You cannot know which post will make your name. All you can do is do good work, over and over, and share it with the world. It’s as easy, and as hard, as that.
Walk That Talk
An ounce of action is worth a ton of theory.
How is it that so many self-help and advice books are bought and yet we remain overweight, unfit, unhappy and unfulfilled? The disconnect between reading and nodding sagely, and actually following the steps given is huge. Your success lies in closing that gap. I know because I have lived the same struggle.
Recently I felt discouraged about my work. I was putting in more effort but not yet seeing results. Knowing that this dip was going to happen didn’t make it any easier to deal with.
I leaned into my discontent. I studied harder, learned more and then put what I learned into practice. I followed advice, both my own and others who’ve trodden this path.
The result: more fans for one piece in 5 days than in the previous four weeks combined.
I wrote more, learned about exponential growth and encouraged myself. In addition, each published piece gives another opportunity to connect with people through the comments. Hearing that my words helped someone else is the reward that lifted my mood and got me working again.

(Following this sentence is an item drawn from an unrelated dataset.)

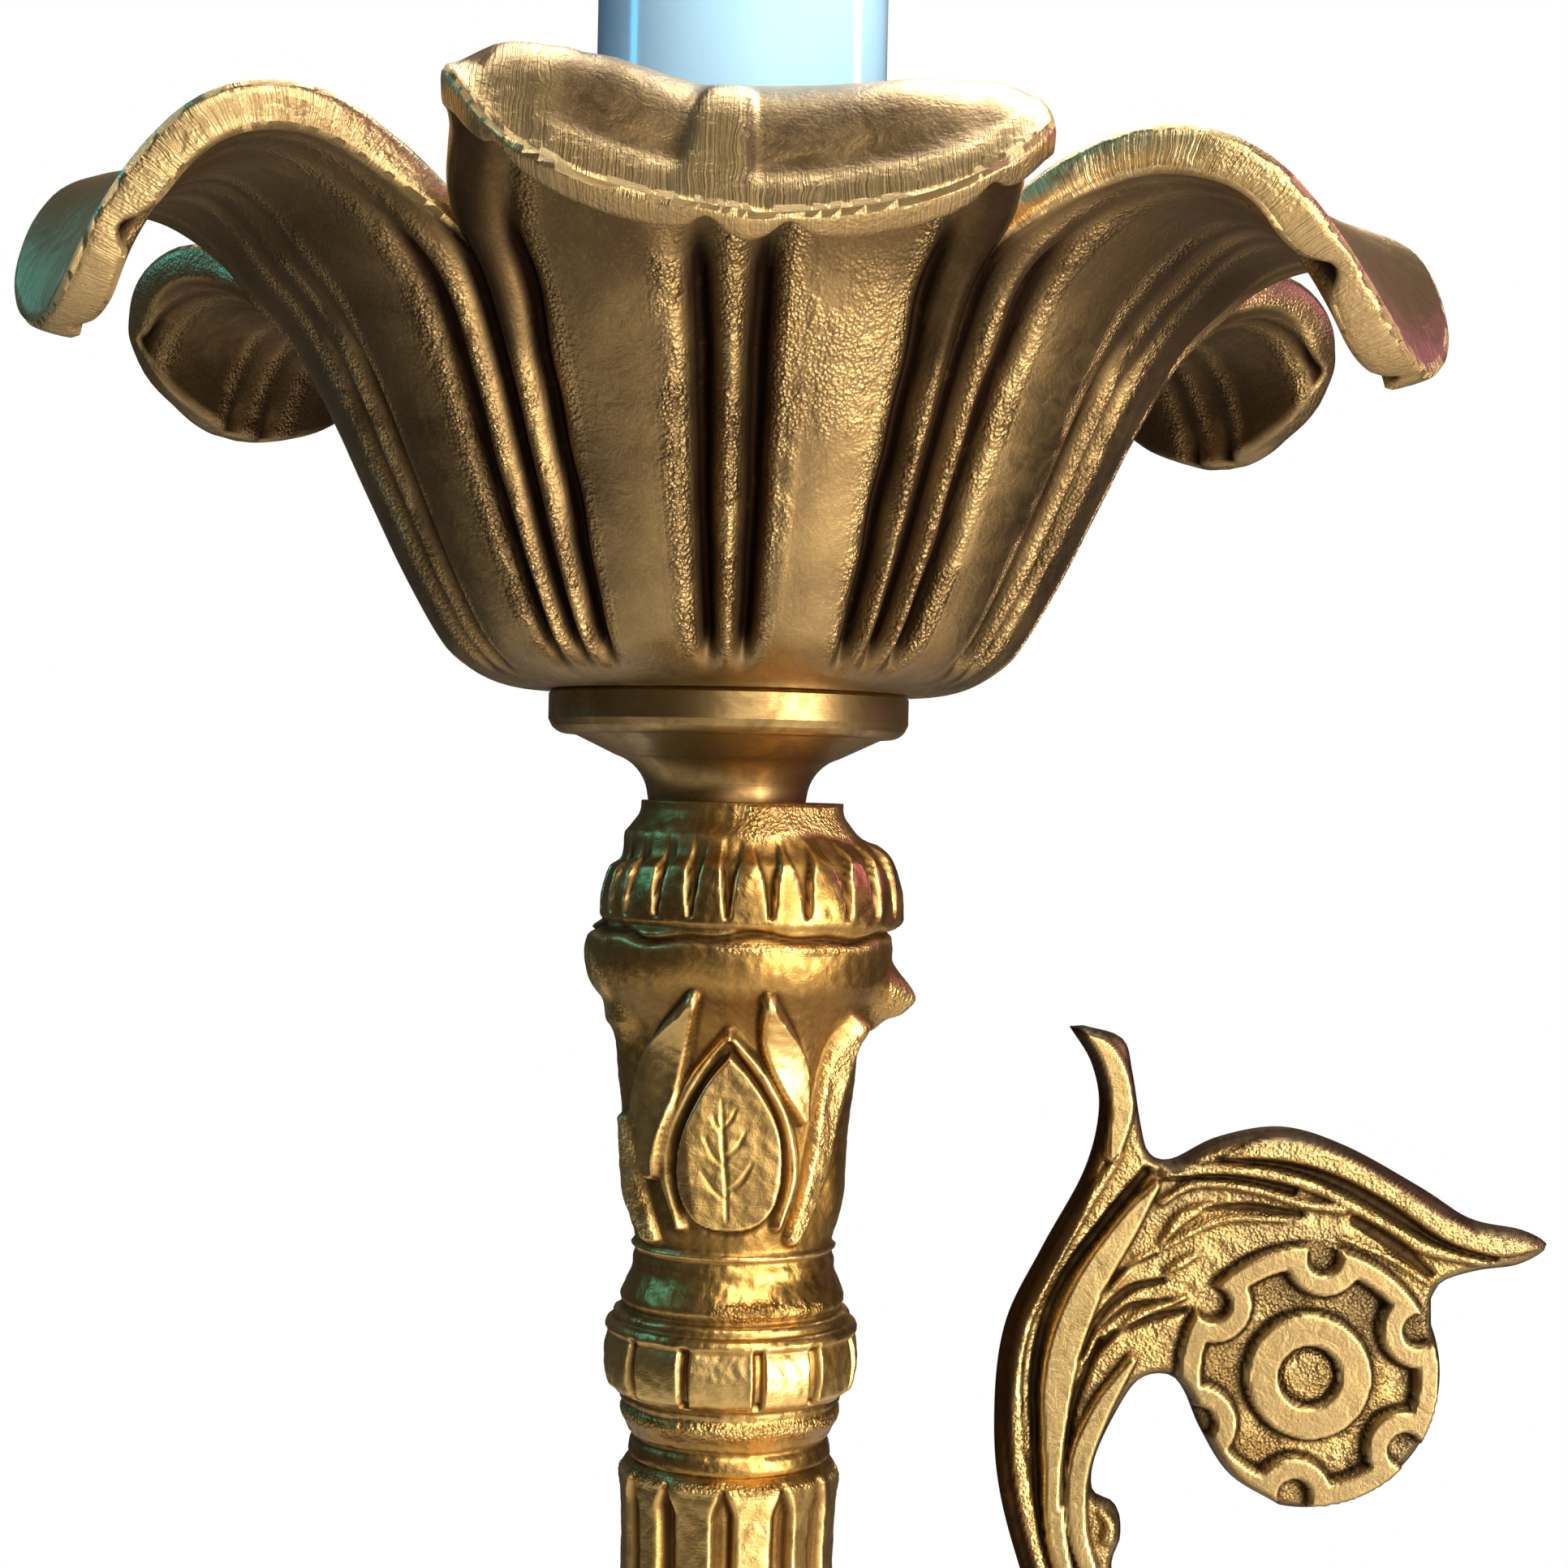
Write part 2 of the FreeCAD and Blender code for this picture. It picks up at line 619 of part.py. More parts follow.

Elite sportspeople know about marginal gains. Even a world champion can improve, but it’s a result of multiple tiny tweaks rather than one major change in routine. True champions push their personal best by optimising all the subroutines that make up their whole practice.
Let go of what you think works. Experiment with another way of doing things and adjust according to the result. It will be uncomfortable until you’ve repeated it so many times that it’s second nature.
You’re good enough and you can be better.
Take both of these ideas on board and decide what you’re willing to try today. I’m rooting for us.